╭─ INFORMATION PROVIDED
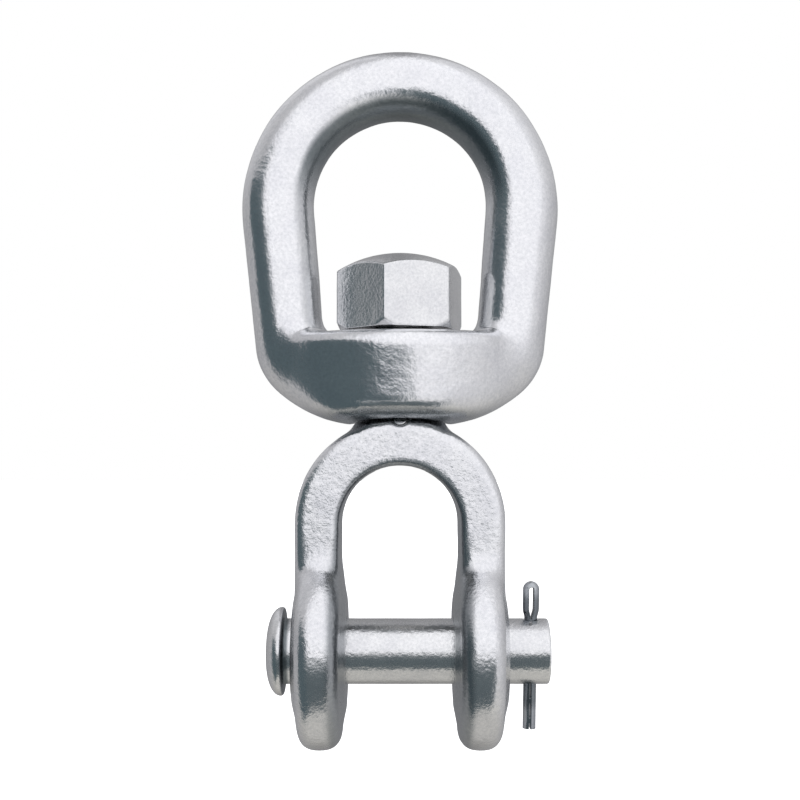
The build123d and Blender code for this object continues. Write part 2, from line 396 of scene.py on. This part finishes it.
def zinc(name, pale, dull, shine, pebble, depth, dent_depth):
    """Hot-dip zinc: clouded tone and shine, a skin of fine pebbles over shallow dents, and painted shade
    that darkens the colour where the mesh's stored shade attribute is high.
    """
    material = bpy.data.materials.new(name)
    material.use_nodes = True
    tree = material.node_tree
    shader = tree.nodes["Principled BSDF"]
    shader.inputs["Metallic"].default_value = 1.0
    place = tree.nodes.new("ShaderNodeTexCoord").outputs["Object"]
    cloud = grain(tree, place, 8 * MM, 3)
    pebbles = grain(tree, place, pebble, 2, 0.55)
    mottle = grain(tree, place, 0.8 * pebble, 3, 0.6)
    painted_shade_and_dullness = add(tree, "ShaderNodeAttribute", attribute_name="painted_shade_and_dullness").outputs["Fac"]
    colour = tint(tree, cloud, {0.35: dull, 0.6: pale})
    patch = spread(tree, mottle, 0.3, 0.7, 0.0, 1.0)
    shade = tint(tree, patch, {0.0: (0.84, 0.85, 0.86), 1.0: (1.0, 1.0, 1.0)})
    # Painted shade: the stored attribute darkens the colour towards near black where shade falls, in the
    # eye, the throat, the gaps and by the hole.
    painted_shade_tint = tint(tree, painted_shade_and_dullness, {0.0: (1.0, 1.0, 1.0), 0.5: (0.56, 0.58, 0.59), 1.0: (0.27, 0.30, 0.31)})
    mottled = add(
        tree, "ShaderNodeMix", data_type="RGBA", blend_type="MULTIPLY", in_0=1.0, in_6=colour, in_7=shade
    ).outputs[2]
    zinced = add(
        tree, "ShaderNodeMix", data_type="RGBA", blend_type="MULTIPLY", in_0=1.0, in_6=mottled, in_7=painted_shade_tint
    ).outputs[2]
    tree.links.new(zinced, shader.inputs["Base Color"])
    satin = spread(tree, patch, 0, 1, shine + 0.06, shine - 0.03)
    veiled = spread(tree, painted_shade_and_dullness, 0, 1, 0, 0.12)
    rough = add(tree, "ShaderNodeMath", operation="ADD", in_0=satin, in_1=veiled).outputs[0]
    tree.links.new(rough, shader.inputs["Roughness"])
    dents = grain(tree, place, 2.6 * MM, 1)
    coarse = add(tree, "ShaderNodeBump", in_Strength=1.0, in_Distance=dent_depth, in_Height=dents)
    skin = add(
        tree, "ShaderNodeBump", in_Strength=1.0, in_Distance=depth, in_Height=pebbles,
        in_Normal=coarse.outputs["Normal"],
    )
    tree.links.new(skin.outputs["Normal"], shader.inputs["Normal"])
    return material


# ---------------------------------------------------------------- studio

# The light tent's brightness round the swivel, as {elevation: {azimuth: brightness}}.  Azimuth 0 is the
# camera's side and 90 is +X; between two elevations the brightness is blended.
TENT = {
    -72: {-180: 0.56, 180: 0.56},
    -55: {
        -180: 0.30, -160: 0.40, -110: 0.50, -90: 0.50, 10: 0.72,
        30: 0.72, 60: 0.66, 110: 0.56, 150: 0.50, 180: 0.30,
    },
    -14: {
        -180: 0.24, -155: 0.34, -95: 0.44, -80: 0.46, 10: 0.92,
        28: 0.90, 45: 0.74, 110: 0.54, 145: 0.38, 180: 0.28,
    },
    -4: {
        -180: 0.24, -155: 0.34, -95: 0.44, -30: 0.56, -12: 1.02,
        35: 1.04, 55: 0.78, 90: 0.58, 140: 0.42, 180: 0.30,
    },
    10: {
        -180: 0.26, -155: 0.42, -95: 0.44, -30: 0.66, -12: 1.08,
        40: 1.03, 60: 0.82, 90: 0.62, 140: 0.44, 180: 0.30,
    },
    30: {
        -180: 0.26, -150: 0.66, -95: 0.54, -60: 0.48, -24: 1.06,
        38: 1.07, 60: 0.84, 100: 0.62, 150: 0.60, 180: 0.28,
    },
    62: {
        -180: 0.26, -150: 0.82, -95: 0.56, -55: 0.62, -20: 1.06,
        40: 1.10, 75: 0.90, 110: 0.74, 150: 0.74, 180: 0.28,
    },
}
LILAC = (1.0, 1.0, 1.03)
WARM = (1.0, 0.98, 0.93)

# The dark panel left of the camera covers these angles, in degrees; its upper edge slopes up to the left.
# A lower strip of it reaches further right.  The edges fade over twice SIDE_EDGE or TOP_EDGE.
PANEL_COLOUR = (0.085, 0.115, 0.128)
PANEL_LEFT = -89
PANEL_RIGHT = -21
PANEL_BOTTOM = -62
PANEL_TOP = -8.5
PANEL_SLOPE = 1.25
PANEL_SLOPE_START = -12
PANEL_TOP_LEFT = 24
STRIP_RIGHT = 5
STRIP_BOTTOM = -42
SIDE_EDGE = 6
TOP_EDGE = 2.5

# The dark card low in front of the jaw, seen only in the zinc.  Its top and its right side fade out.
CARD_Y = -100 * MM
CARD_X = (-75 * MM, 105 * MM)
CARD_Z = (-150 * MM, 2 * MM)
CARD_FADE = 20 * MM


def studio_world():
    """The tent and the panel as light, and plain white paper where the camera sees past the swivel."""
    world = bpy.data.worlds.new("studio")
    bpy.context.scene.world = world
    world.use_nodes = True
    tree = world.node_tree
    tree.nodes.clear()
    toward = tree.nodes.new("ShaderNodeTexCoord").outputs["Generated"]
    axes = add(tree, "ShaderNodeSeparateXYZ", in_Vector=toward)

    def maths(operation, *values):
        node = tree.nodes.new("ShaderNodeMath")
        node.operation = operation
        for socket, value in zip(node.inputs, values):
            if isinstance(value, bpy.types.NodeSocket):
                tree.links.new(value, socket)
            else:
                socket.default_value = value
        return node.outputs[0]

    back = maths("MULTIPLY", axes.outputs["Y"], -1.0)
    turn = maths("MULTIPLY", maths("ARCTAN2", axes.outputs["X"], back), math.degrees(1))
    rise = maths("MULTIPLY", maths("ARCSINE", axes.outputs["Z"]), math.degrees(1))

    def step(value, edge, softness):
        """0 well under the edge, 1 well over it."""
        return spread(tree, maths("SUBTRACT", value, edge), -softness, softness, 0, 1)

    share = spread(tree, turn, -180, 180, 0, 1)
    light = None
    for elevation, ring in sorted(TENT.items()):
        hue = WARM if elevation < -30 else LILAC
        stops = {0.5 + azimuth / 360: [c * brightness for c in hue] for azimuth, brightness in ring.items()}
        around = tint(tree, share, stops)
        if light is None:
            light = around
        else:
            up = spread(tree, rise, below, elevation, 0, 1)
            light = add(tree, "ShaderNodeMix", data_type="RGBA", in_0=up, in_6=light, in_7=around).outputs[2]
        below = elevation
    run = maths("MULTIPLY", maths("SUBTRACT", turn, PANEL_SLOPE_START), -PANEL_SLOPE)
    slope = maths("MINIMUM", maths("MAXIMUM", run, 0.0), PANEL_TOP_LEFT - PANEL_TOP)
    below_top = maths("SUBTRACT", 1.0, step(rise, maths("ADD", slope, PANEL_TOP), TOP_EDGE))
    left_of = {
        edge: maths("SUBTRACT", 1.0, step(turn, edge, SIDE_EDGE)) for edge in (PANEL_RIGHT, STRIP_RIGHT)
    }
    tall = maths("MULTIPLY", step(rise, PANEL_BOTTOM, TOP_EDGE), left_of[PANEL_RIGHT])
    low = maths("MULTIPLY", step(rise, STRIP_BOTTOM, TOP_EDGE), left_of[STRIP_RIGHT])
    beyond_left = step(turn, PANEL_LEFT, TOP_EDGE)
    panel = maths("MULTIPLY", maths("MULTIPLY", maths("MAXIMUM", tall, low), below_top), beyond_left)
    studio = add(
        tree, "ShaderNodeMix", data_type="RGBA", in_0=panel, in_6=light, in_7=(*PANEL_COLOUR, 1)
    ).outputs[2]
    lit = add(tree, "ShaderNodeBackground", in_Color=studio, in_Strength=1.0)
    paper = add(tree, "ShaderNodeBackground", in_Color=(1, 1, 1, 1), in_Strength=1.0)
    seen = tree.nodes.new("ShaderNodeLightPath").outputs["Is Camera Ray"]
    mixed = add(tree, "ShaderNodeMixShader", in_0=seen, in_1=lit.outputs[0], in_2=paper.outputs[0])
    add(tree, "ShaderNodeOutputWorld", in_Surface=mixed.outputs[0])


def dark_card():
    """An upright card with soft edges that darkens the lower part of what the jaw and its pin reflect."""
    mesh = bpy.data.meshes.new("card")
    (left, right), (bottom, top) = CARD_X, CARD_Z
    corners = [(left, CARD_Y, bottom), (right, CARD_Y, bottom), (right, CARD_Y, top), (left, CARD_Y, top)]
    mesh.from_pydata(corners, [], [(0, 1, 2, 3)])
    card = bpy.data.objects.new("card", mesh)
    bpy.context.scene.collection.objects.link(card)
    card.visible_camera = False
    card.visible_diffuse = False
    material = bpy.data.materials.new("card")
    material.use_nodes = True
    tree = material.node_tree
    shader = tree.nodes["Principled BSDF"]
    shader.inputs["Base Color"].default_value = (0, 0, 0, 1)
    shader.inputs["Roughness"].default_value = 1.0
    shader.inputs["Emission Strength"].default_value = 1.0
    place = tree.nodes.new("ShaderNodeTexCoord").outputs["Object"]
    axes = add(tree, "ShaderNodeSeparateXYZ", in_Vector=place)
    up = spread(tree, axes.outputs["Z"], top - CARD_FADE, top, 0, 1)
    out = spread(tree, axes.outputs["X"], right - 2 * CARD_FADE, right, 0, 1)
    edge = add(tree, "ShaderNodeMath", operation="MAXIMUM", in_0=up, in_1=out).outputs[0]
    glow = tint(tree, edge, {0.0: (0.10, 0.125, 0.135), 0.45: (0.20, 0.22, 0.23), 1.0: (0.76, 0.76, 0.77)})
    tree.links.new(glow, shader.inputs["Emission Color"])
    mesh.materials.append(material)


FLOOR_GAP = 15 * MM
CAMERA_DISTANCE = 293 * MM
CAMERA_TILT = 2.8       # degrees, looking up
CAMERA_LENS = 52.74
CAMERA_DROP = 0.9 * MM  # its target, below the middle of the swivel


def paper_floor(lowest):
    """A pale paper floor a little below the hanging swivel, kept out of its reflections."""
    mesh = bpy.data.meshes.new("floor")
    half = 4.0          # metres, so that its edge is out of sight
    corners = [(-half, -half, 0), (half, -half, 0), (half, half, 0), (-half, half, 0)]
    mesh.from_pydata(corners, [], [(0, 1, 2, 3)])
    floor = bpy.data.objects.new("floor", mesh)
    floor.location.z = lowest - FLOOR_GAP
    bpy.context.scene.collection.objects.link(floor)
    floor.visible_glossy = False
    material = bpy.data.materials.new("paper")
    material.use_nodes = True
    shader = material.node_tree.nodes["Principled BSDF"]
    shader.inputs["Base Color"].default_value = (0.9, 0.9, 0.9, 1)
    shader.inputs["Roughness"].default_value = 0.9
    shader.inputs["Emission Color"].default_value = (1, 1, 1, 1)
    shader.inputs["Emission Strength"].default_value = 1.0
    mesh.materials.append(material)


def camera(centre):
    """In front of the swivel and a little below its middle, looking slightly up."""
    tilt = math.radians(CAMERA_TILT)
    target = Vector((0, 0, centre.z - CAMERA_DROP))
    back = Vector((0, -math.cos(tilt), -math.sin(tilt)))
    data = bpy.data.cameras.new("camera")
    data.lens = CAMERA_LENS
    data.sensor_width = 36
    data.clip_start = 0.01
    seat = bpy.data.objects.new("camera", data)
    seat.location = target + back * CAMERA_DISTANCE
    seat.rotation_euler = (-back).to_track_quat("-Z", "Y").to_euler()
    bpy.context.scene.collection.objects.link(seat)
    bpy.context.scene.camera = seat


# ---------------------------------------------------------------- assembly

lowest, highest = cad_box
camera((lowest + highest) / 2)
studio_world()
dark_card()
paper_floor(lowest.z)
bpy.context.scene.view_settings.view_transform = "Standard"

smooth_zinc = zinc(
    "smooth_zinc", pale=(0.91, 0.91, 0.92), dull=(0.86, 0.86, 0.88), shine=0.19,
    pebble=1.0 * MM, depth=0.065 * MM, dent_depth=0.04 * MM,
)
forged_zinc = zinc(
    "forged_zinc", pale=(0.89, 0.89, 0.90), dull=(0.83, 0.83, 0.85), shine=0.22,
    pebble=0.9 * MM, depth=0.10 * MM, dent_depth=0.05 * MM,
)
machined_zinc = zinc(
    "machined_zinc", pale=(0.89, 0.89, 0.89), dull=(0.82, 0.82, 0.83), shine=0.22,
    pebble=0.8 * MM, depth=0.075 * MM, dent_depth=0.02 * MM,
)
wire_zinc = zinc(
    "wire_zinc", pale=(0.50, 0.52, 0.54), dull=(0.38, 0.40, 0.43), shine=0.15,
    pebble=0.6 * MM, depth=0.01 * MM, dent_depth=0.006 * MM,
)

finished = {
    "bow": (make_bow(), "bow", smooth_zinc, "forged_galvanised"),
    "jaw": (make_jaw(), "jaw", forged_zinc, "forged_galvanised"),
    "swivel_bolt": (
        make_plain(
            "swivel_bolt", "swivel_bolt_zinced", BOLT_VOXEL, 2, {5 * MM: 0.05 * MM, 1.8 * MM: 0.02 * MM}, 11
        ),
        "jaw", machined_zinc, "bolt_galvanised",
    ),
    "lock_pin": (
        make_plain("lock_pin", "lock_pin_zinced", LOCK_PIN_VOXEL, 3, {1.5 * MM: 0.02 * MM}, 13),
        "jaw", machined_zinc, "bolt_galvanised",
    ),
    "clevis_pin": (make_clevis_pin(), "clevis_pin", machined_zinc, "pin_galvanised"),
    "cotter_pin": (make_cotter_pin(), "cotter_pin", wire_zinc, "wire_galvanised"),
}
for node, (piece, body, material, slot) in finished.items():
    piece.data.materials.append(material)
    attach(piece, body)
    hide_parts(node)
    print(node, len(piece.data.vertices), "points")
╰─
Only the lines from the one that contains "hide_parts(node)" to the end of the data should be output, exactly as they appear.

    hide_parts(node)
    print(node, len(piece.data.vertices), "points")